To start, we need to understand the fundamental difference between earned income and investment income. Your earned income is the money that you get for working at your job. This income might be large or small, depending on the type of work you do and the success you have in your field. But it’s tied to your work — if you stop working, you stop earning. And there’s a limit to how much earned income you can generate: There are only so many hours in a day, so you can only work so much. Earned income is what we use to pay our monthly bills and take care of our family expenses, but it’s limited by our ability to work.

Investment income, on the other hand, isn’t limited by time — in fact, it is aided by time. Investment income is passive. Once you’ve invested money, you don’t have to work personally to earn anything off of that investment. Investments earn you money as the companies that you’ve invested in grow. And most investment plans (such as IRAs) make the most of this by turning around and re-investing this earned money, so that the value of the investments is always growing. As the value of the investments grows, so does the return on investment. This creates an awesome cycle where investment and income are constantly growing, and the longer it goes, the better it gets. And you don’t have to do much work to keep it going.

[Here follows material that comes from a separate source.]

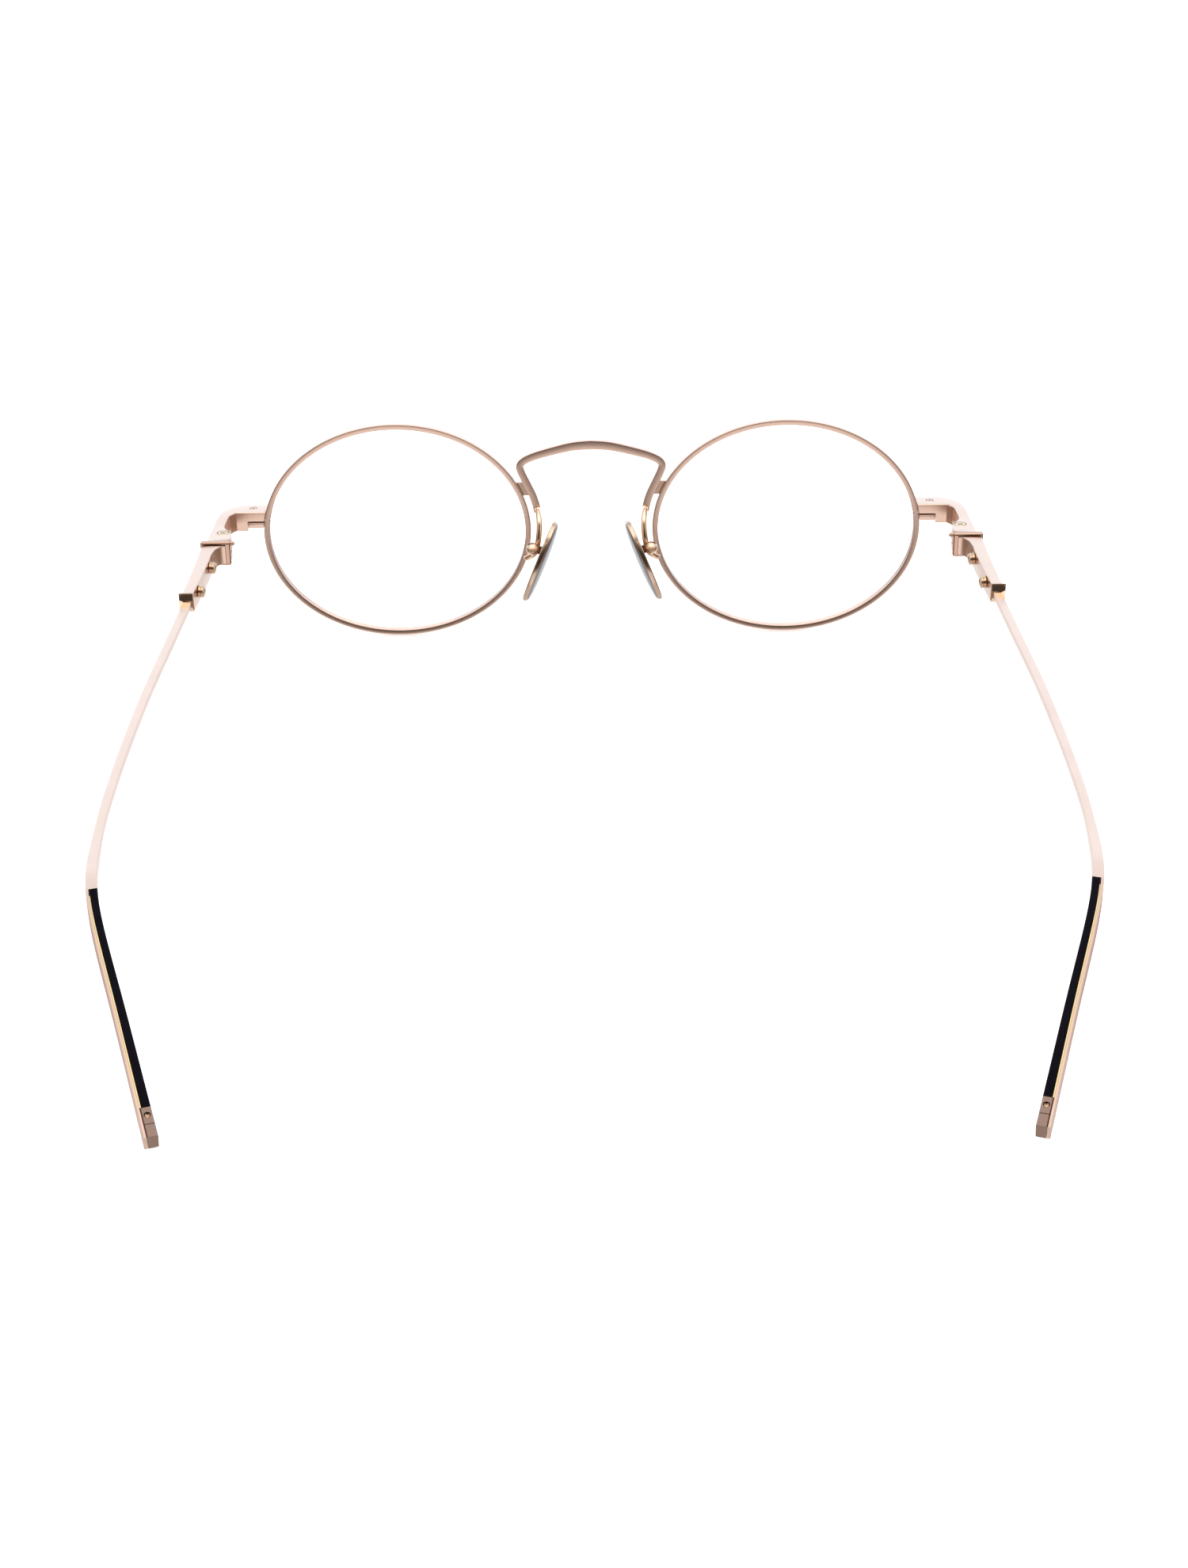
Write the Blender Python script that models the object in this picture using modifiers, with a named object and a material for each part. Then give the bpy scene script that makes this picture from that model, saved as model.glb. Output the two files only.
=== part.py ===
"""Oval wire eyeglasses with folding temples and rocking nose pads.

Driving dimensions are in millimetres and MM turns them into metres.
World frame: +X is the wearer's left, the front faces -Y, the temples run to +Y and +Z is up.
The glasses stand on z = 0, on the bottoms of both rims and on both temple ends.
Left-hand pieces are modelled and the right-hand ones are their mirror images.
"""
import math

import bmesh
import bpy
from mathutils import Matrix, Vector

MM = 0.001
COLLECTION_NAME = "eyeglasses"
FIT_GAP = 0.05            # clearance between neighbouring pieces
CUT_OVERSHOOT = 1.0       # how far a cutter runs past the faces that it cuts
FOOTPRINT_MID_Y = 75.52   # middle of the footprint, counted from the rims' plane

# Front: two oval rims in one plane that leans forward
OPENING_A = 22.5          # half width of the visible lens opening
OPENING_B = 18.1          # half height of the visible lens opening
LENS_PITCH = 34.1         # centre of the bridge to centre of a lens
RIM_BAND = 0.95           # radial thickness of the eyewire
RIM_DEPTH = 1.7           # fore-aft depth of the eyewire
RIM_ROUND = 0.25
GROOVE_DEPTH = 0.45
GROOVE_HALF = 0.42
FRONT_TILT = math.radians(8.8)
DISH_RADIUS = 200.0       # lens base curve, which the eyewires follow
DISH_MID = 0.85           # dish height that is set level with the front plane
LENS_HALF_THICKNESS = 0.9
LENS_INNER_RINGS = (0.3, 0.65)   # rings across the lens faces, as shares of its size
RIM_STEPS = 56
FRONT_HEIGHT = 18.913     # rim centre above the table
RIM_SPLIT_ANGLE = math.radians(7.2)
RIM_SPLIT_GAP = 0.3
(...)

The key to building great wealth is understanding that investment income has much greater wealth-building potential than earned income. We may think that it takes a big income to build a big nest egg, but that’s not necessarily true. If you’re disciplined and strategic in the way that you invest, even a small income can be invested to create big wealth.

Let’s look at an example. Assume that you earn $40,000 per year, which is just a little bit less than the median household income in the U.S. — a modest salary, in other words. And for the sake of this example, let’s assume that your salary will stay at $40,000 for your whole career, around 40 working years.

Now, that salary isn’t going to fund a lavish lifestyle — in fact, you’ll have to live frugally. But if you can discipline yourself to invest 10% of your income each year, you can build a lot of wealth over your career. For the sake of this example, we’re going to assume that a 10% investment (or $4,000 each year) is invested into a mutual fund that averages a return of 10% per year (a reasonable figure).

Fast forward 40 years, and let’s see what has happened. In your entire career, you will have made $1,600,000 in earned income. But what about your investment income? If you’ve been faithful to invest 10% of your income into mutual funds that average 10% a year in return, you’re going to have a staggering amount of money — $2,125,593.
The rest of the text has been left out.